“Aún el hombre más fuerte tiene que dormir, y cuando está dormido, pierde temporalmente su superioridad”
H.L. A. Hart, El concepto de derecho
Hace ya algunas décadas, aunque muy recientemente en la historia contemporánea, la mayoría de los Estados democráticos constitucionales de derecho han abanderado, institucionalizado y publicitado algunas políticas que resultan adecuadas para su preservación y legitimación; las venden como un gran salto adelante, como una maravillosa concesión que los más bondadosos gobernantes entregan a sus gobernados como una prueba de su amor, renuncia y honestidad.
Ellos saben que requieren despresurizar una sociedad que carga con problemas de pobreza, falta de oportunidades, empleos mal remunerados, cansada de la corrupción y nepotismo que parece correr de forma natural por la venas de los representantes y funcionarios de gobierno. Deben saber (en caso de que no lo hayan notado aún) que buena parte de la población –elemento conformador del Estado-, no tiene afinidad ni se identifica con lo que se ha vuelto un ustedes y un nosotros, se ha roto uno de los elementos más importantes que debe existir en la sociedad, se han quebrado los lazos de una comunidad en la que se comparte un territorio, una lengua, una bandera, pero ya no existe un sentimiento, un objetivo común, ya no son uno mismo.
Ante esto, las políticas liberales han jugado un papel importante en la determinación de vida política y privada que se ha implantado como la vía más propicia a los individuos, aquella vida en la que se privilegia la atomización social, abstracción y ostracismo, desidia del individuo y su resguardo en la vida privada, lo que resulta ampliamente conveniente frente a situaciones de evidentes injusticias.
Frente a este panorama de aparente calma, suelen surgir algunas voces de reclamo, algunas más y otras menos fuertes, pero que resuenan en las puertas como repiques de campana de iglesia que alertan a los habitantes de una población para que despierten y salgan a combatir a un enemigo que ha osado corromper a su pueblo.
Sin embargo, a pesar del malestar que pudiera imperar sobre la población, sería ingenuo pensar o preservar en el imaginario social, que en la actualidad, un gobernante, llámese como se llame, podría por sí mismo cambiar de un golpe un problema Estatal, como el pensar que con la muerte (magnicidio) o con un decreto presidencial se acabará la pobreza y la desigualdad.
Este pensamiento debe dejarse a un lado, ya que ha hecho daño a la sociedad y ha sido el nido de grandes fracasos en la historia de la política y el derecho.

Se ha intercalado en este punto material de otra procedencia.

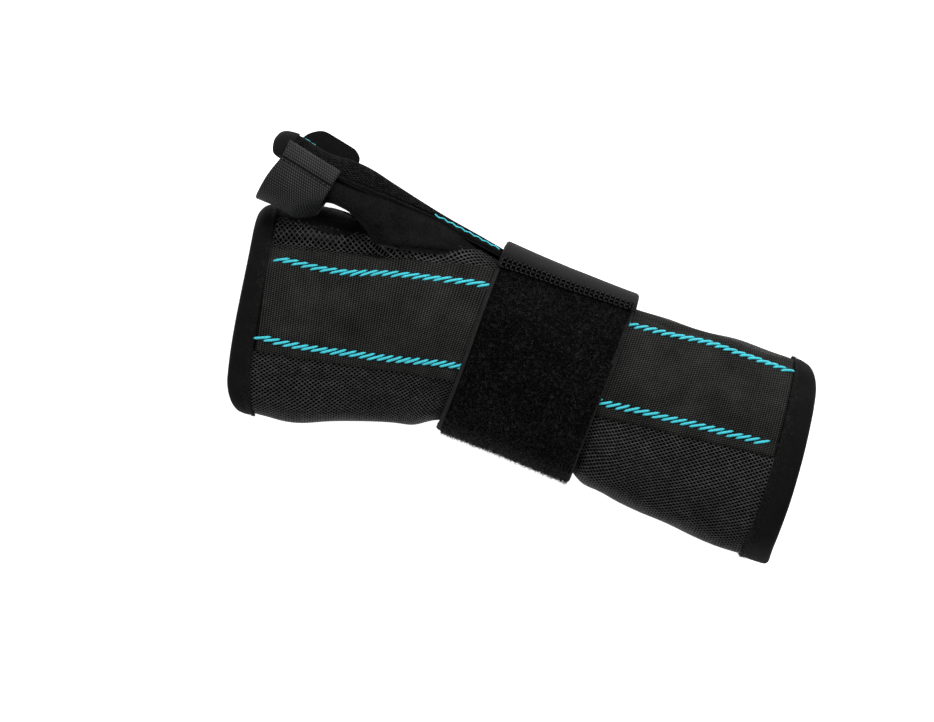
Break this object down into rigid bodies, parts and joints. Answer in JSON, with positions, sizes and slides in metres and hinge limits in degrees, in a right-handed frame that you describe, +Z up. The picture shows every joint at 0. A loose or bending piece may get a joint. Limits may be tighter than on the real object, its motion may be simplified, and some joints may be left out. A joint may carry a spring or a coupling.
{
  "type": "wrist splint",
  "caption": "Right-hand wrist and thumb splint: a padded mesh sleeve with stay pockets, a stiffened thumb guard with its strap, and a wide hook-and-loop wrist strap.",
  "frame": {"origin": "on the flat underside of the wrist strap, at the middle of its width along the forearm", "axes": "+X along the forearm towards the elbow, so the fingers are at -X; +Y across it to the thumb side; +Z up, out of the palm, which faces up"},
  "size_m": [0.2464, 0.1196, 0.0588],
  "materials": {
    "lining_cloth": "brushed warp-knit spacer lining",
    "diamond_mesh": "black diamond-hole spacer mesh",
    "pocket_twill": "finely woven dark grey pocket cloth",
    "stay_metal": "bent flat strip, satin",
    "stay_cap": "dipped vinyl end",
    "cyan_thread": "double decorative thread",
    "binding_cloth": "folded stretch binding",
    "stretch_velour": "short-napped stretch cloth",
    "woven_elastic": "woven elastic webbing",
    "strap_laminate": "foam-backed laminate",
    "loop_pile": "brushed loop pile",
    "ladder_stitching": "three-row ladder stitching over the tab's sewn end",
    "hook_tape": "moulded hook tape"
  },
  "bodies": {
    "sleeve": {"lining_sleeve": "lining_cloth", "mesh_panel_ulnar": "diamond_mesh", "mesh_panel_radial": "diamond_mesh", "palmar_pocket_cover": "pocket_twill", "dorsal_pocket_cover": "pocket_twill", "palmar_stay": "stay_metal", "dorsal_stay": "stay_metal", "thumb_stay": "stay_metal", "palmar_stay_caps": "stay_cap", "dorsal_stay_caps": "stay_cap", "stitch_line_radial": "cyan_thread", "stitch_line_ulnar": "cyan_thread", "distal_binding": "binding_cloth", "proximal_binding": "binding_cloth", "thumb_guard_binding": "binding_cloth", "thumb_gusset": "stretch_velour", "thumb_guard_lining": "lining_cloth", "thumb_guard_shell": "diamond_mesh", "thumb_guard_loop_patch": "loop_pile", "thumb_strap": "woven_elastic", "wrist_strap_back": "strap_laminate"},
    "wrist_strap_flap": {"wrist_strap_pile": "loop_pile", "wrist_strap_seam": "ladder_stitching"},
    "hook_tab": {"wrist_strap_tab": "strap_laminate", "wrist_strap_hook_patch": "hook_tape"},
    "thumb_strap_flap": {"thumb_strap_end": "woven_elastic", "thumb_strap_hook_patch": "hook_tape"}
  },
  "joints": [
    {"name": "wrist_strap_peel", "type": "hinge", "parent": "sleeve", "child": "wrist_strap_flap", "pos_m": [0, -0.04035, 0.023], "axis": [1, 0, 0], "range_deg": [0, 95]},
    {"name": "hook_tab_peel", "type": "hinge", "parent": "wrist_strap_flap", "child": "hook_tab", "pos_m": [0, 0.0342, 0.03958], "axis": [1, 0, 0], "range_deg": [0, 70]},
    {"name": "thumb_strap_peel", "type": "hinge", "parent": "sleeve", "child": "thumb_strap_flap", "pos_m": [-0.1151, 0.03145, 0.02285], "axis": [-0.9816, 0.1908, 0], "range_deg": [0, 50]}
  ]
}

Debemos reconocer –seamos juristas o no- que el derecho lamentablemente, en muchas ocasiones, no logra cambiar la realidad social, sino que regularmente sólo va tras ella, tratando de enmendar los posibles errores, las crisis y problemas que se presentan en el día a día social.
Es penoso que no logremos entender que la creación sin límites de institutos, fiscalías, dependencia y leyes, no necesariamente brinda más democracia a un Estado, ni logran acabar con un problema que es sistemático y estructural, un problema que es social y hasta cultural, algo que no podremos combatir sin combatirnos a nosotros mismos; necesitamos concientizarnos.
Es necesario despertar de ese idílico sueño liberal que nos permite abandonarnos a la vida meramente contemplativa en la que nos entregamos a los deseos de los poderosos y que nos tiene callados, abstraídos y enajenados con concesiones que parecen recordar a la época romana con aquel panem et circenses, pues de lo contrario estaremos ante la posibilidad de que ese sueño, un día se convierta en realidad.